The series follows Medaka Kurokami, a gifted, charismatic and attractive first-year Hakoniwa Academy student who is elected student council president with 98% of the vote. She institutes a suggestion box, and with the help of her childhood friend Zenkichi Hitoyoshi, addresses these requests in an unconventional manner. Over the course of the story, she distributes the student council leadership positions to other students such as Kouki Akune and Mogana Kikaijima.

The Student Council learns that the academy chairman intends to initiate the Flask Plan, a project to forcefully experiment on regular students, called Normals, in order to turn them into humans with superhuman abilities called Abnormals. The Student Council infiltrates the academy's secret lab and battles other students that are involved with the project.

Shortly after, the Student Council are challenged to a tournament by Misogi Kumagawa who wishes to replace Medaka's Student Council with one of his own. After Kumagawa's defeat, two students are unsealed from his powers and complete their transfer to Hakoniwa Academy. The two are more powerful than Abnormals and are dubbed "Not Equals". Their leader, Anshin'in, threatens to restart the Flask Plan once Medaka graduates, forcing the Student Council to train their successors. However, Anshin'in's true plan is to have Zenkichi usurp Medaka's position as Student Council President. Zenkichi does so on the pretense of improving the student life and succeeds. He convinces Medaka to allow the Flask Plan for those who are willing.

Relieved from her duties as president of the Student Council, Medaka soon becomes involved in a tournament to decide her husband. Medaka enters herself and becomes the victor, choosing to marry Zenkichi once they both graduate. Soon after, Zenkichi's close friend Hansode Shiranui leaves the academy. Medaka and Zenkichi discover she is to become the next host for Iihiko Shishime, a 5000-year-old being. Medaka defeats him and disappears after stopping the moon from crashing towards the Earth, just to reappear in time for the year-end ceremony. Following her return, Medaka decides to leave the academy and assume her father's place ahead of her family's business conglomerate, the Kurokami Group, just to later return as the new chairwoman. Ten years later, Zenkichi has worked his way up the Kurokami Group, becoming a high-level employee before reuniting with her, with both promising to get married after another fight.

==Media==
===Manga===

Written by Nisio Isin and illustrated by Akira Akatsuki, Medaka Box was serialized in Shueisha's shōnen manga magazine Weekly Shōnen Jump between May 11, 2009, and April 27, 2013. Shueisha collected its 192 individual chapters in twenty-two tankōbon volumes, released from October 2, 2009, to September 4, 2013.

===Anime===

A 12-episode anime television series adaptation, produced by Gainax, was broadcast on TV Tokyo, TV Aichi, and TV Osaka from April 5 to June 21, 2012; a second season, Medaka Box Abnormal (めだかボックス アブノーマル, Medaka Bokkusu Abunōmaru), was broadcast from October 11 to December 27 of that same year.

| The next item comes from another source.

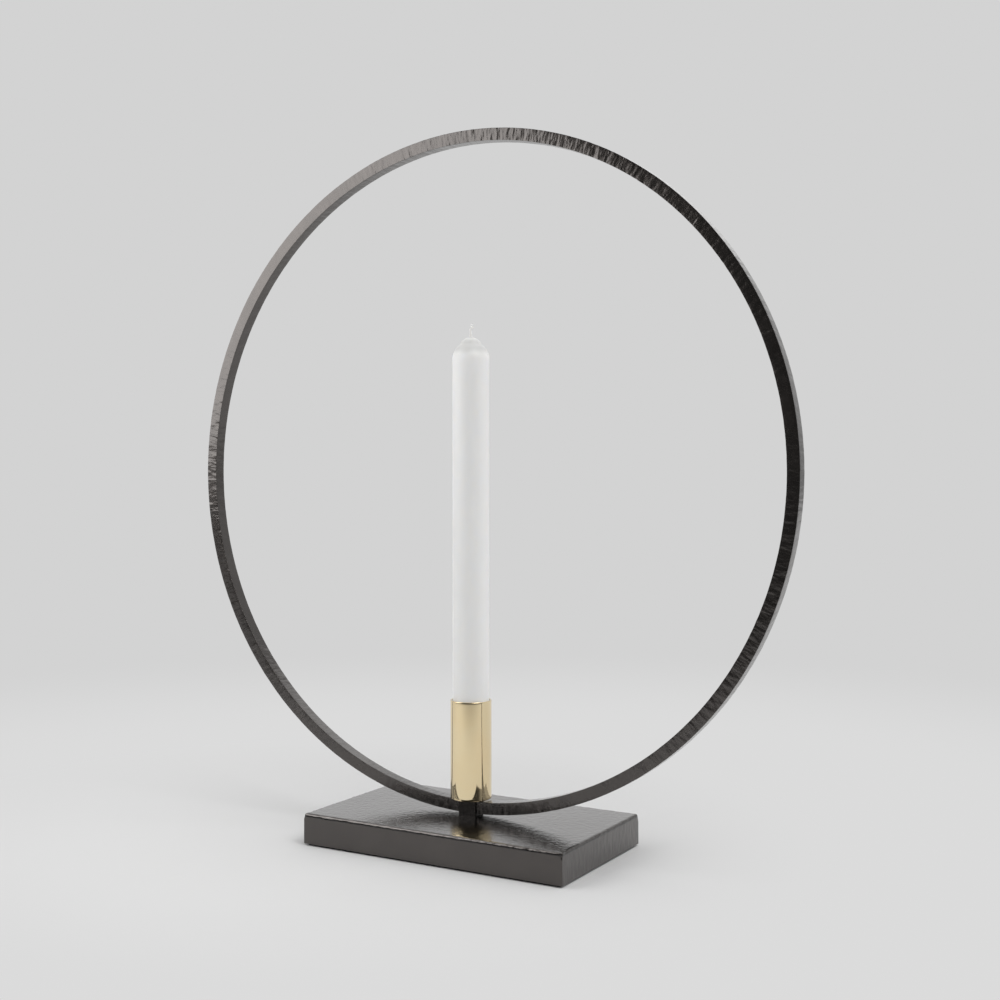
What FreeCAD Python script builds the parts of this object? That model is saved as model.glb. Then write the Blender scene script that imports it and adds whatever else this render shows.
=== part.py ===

The anime has been licensed by Sentai Filmworks, who released the anime in both digital and home video formats in September 2013. Sentai Filmworks has also licensed the second season for digital and home video, which was released on January 21, 2014. Both season were streamed by Crunchyroll; after the acquisition of Crunchyroll by Sony Pictures Television, Medaka Box, among several Sentai Filmworks titles, was dropped from the Crunchyroll streaming service on March 31, 2022.

===Light novels===
Three light novel works, also written by Nisio Isin and illustrated by Akira Akatsuki, have been released by Shueisha under their Jump J-Books imprint. A two-volume spin-off light novel series, titled Shōsetsu-ban Medaka Box (小説版めだかボックス), was released on May 2 and June 4, 2012. A second two-volume spin-off novel series, titled Medaka Box Gaiden: Good Loser Kumagawa (めだかボックス外伝 グッドルーザー球磨川), was released on October 10 and November 19, 2012. A prequel light novel, titled Medaka Box: Juvenile – Shousetsu-ban (めだかボックス ジュブナイル 小説版), was released on October 4, 2013.

===Video game===
Medaka Kurokami appears as a playable character in the Jump crossover fighting game J-Stars Victory VS, with Kumagawa appearing as a support character.

==Reception==
By 2013, the series had over 5 million copies in circulation.